Synthesis, Characterization, and Theoretical Modeling of 2D Molybdenum Boride (MBene) for All Solid-State Flexible Interdigitated Supercapacitor Application

Recently, two-dimensional transition metal borides (2D MBenes) have demonstrated advanced physical, mechanical, and electrochemical performance; however, there are fewer studies in the literature. In particular, 2D molybdenum boride (2D MoB), created from molybdenum aluminum boride (MoAlB, MAB phase), is one of the important materials introduced due to its thermodynamically stable structure. Herein, we present the preparation of MoAlB and its chemical exfoliation by employing NaOH and LiF-HCl etching solutions to synthesize 2D MoB MBene nanostructures. It is found that the etching conditions significantly affect the selective extraction of the interlayer Al from the MAB phase in solution, forming 2D MoB MBene nanostructures.

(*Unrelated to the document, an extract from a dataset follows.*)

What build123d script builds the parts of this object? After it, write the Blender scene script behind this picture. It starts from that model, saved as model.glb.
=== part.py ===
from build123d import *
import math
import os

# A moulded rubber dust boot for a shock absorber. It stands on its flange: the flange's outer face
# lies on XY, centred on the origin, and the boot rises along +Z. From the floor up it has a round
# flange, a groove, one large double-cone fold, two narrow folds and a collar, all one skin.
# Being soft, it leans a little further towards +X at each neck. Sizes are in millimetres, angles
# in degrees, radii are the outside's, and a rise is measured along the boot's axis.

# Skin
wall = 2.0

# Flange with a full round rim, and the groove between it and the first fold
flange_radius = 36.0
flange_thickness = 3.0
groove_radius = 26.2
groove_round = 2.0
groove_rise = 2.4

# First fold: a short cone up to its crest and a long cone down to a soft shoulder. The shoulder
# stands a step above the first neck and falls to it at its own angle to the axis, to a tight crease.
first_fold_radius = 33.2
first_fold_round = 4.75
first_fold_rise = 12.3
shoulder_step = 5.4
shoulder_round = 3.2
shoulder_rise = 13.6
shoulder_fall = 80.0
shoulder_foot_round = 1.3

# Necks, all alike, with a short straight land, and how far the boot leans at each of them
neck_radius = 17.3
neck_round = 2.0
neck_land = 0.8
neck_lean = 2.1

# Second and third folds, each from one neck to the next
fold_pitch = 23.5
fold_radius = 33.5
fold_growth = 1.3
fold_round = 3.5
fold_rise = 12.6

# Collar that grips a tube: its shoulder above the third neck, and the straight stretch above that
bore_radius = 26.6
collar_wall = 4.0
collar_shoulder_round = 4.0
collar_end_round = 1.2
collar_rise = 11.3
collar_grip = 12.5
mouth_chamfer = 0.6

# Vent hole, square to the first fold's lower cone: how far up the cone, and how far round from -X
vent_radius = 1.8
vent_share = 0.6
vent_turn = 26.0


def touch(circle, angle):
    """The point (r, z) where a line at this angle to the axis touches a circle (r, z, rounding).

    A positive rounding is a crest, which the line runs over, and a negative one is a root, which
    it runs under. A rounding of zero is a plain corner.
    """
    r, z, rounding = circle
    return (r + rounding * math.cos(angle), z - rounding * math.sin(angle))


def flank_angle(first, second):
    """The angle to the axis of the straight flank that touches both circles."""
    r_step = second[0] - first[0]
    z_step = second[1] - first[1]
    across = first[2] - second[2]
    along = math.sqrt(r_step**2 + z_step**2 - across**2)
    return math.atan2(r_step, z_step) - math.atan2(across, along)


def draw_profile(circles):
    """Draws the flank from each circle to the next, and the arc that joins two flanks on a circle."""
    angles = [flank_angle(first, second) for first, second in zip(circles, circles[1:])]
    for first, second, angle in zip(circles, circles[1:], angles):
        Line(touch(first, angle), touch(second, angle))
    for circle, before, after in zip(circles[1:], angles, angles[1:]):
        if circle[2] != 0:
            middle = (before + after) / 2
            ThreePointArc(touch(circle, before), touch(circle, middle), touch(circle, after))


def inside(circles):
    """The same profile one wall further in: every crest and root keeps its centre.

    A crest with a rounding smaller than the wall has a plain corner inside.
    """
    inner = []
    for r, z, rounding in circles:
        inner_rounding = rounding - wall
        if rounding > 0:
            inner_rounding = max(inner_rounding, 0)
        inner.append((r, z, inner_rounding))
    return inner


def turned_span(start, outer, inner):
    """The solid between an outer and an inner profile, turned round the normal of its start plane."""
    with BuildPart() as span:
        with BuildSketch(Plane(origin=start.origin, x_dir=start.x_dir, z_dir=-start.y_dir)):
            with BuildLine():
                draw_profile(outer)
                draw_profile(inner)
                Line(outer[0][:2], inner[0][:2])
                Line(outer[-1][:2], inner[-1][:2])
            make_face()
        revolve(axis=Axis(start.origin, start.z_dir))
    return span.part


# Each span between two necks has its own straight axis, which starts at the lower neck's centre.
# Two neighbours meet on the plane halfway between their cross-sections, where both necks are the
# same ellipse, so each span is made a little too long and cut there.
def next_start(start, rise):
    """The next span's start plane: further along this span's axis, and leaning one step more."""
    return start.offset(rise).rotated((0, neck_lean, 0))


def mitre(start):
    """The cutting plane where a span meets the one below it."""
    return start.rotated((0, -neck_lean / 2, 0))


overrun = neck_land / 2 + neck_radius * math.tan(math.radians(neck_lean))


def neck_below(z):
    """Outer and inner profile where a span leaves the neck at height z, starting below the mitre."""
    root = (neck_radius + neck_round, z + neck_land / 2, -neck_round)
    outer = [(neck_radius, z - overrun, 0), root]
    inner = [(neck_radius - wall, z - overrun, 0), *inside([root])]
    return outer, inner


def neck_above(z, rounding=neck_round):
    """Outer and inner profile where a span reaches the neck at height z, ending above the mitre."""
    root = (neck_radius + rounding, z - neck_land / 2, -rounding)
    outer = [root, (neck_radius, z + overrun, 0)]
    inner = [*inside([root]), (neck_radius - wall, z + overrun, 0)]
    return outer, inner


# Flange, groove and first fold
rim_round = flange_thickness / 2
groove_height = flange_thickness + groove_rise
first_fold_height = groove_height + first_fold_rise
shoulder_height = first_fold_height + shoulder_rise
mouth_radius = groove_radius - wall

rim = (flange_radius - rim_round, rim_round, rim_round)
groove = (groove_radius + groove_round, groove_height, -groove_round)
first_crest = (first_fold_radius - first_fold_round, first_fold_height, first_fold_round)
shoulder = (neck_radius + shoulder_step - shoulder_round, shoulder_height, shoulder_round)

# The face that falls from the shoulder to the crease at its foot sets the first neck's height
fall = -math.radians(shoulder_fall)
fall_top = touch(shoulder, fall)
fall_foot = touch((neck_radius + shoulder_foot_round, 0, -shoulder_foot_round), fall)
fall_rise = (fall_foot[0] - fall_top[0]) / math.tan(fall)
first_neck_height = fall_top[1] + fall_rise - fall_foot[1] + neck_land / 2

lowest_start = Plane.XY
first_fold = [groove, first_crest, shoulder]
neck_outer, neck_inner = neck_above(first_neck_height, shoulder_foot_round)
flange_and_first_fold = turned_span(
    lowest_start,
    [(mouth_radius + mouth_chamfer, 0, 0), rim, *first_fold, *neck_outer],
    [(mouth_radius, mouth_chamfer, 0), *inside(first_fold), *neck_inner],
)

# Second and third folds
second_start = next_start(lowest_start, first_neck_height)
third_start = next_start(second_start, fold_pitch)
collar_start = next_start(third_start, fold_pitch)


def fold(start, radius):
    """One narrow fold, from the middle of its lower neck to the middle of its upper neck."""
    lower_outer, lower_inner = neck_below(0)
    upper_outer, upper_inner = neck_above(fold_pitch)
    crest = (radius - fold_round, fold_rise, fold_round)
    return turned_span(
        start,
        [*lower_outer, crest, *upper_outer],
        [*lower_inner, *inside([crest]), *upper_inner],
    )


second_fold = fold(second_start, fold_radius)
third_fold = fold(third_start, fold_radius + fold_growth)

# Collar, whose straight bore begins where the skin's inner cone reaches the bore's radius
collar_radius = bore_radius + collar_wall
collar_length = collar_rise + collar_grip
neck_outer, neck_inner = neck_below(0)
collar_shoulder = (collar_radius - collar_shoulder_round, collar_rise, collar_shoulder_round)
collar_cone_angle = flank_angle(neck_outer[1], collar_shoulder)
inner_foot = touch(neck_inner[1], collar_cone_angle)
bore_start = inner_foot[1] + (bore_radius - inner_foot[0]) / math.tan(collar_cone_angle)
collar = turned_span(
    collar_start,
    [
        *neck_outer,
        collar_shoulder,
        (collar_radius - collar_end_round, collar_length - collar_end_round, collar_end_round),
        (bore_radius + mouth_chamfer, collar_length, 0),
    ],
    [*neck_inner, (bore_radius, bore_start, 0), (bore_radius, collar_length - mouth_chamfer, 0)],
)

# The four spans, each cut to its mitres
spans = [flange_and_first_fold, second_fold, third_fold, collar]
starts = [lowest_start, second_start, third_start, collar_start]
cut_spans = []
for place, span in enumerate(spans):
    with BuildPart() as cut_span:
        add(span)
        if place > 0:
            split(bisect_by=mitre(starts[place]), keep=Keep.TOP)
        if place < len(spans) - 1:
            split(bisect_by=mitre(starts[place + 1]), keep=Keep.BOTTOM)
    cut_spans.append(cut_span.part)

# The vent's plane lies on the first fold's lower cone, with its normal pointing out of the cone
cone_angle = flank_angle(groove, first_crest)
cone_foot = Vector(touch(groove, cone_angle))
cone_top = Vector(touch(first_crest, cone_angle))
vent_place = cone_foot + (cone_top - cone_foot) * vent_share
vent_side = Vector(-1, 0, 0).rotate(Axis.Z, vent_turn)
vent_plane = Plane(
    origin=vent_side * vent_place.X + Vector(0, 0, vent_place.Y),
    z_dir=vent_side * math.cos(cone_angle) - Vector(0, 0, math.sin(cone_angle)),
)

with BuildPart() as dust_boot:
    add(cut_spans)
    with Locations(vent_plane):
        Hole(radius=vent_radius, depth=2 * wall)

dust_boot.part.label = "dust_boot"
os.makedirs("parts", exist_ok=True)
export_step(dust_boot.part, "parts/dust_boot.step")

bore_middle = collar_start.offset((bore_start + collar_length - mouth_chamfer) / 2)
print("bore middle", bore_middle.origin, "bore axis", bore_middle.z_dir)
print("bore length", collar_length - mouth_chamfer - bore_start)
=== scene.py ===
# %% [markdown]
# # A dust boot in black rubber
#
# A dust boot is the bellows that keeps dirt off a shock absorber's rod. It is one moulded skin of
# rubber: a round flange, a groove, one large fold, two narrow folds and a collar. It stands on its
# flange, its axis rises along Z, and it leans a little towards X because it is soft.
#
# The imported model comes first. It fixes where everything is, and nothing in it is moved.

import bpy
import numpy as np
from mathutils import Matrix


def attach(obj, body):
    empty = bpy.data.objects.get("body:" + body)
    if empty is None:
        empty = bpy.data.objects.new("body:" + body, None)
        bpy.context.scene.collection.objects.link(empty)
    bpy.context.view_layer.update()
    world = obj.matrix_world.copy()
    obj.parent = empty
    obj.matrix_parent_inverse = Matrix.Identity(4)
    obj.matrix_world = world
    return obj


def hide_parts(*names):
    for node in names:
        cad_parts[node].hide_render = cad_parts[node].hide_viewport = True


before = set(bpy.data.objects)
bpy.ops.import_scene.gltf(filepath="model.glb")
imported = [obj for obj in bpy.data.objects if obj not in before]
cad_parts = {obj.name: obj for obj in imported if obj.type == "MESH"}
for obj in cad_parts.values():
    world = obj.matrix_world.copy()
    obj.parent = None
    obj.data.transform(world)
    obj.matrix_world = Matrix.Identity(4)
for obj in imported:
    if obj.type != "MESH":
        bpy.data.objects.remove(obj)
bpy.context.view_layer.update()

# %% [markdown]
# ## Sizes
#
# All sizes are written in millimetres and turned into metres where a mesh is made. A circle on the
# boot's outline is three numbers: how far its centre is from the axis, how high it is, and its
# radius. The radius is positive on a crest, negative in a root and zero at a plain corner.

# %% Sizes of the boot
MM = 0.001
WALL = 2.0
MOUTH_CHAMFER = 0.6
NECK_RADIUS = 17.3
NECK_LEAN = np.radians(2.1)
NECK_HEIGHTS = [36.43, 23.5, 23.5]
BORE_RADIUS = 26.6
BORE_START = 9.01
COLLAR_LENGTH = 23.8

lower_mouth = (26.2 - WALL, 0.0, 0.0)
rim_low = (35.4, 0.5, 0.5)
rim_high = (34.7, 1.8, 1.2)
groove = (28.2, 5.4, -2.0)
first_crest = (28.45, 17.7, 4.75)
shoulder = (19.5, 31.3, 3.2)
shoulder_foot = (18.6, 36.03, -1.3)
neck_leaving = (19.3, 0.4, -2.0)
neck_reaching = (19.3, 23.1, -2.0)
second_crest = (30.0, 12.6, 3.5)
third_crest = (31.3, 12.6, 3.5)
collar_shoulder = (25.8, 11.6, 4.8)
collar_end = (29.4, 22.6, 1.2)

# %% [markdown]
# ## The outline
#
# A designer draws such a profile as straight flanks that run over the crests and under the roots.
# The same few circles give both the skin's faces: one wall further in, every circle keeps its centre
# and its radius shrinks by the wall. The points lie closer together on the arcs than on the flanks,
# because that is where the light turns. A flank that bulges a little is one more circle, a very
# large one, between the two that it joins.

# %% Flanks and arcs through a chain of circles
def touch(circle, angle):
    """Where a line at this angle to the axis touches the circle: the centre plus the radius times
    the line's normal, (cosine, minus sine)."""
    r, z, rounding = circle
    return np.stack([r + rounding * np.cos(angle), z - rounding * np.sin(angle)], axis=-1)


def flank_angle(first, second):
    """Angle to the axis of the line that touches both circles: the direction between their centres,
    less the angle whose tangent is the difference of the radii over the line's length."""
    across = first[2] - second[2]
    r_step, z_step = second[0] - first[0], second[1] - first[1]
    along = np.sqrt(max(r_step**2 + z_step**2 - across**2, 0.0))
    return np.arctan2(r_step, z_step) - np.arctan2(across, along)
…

The resulting 2D MoB MBene illustrates sheet-like morphology, abundant redox active sites, and moderate textural features, which are critical for electrolyte accumulation and transfer. Powder X-ray Diffraction (PXRD) analysis confirmed the crystallinity and phase purity, while Scanning Electron Microscopy (SEM) and Transmission Electron Microscopy (TEM) revealed the sheet-like morphology and structural integrity. X-ray Photoelectron Spectroscopy (XPS) was employed to analyze the elemental composition and oxidation states, confirming the successful removal of Al and the formation of MoB MBene. Additionally, Brunauer-Emmett-Teller (BET) surface area analysis provided insights into the porous nature and surface area, which are crucial for electrolyte interactions. The all-solid-state flexible interdigitated supercapacitor (ISSC) device prepared using 10/MoAl1-x B electrode exhibited a good areal capacitance of 20.3 mF/cm2, outstanding cyclic capability with 92% capacitance retention after 1300 cycles, and remarkable flexibility. Last but not least, the Density Functional Theory (DFT) of the optimal MoB sample was constructed in terms of structural, conductivity, and thermodynamic stability perspectives, which is well-aligned with experimental results. Applying these 2D MoB MBene electrodes as all-solid-state flexible interdigitated electrodes opens a new avenue in supercapacitor technology.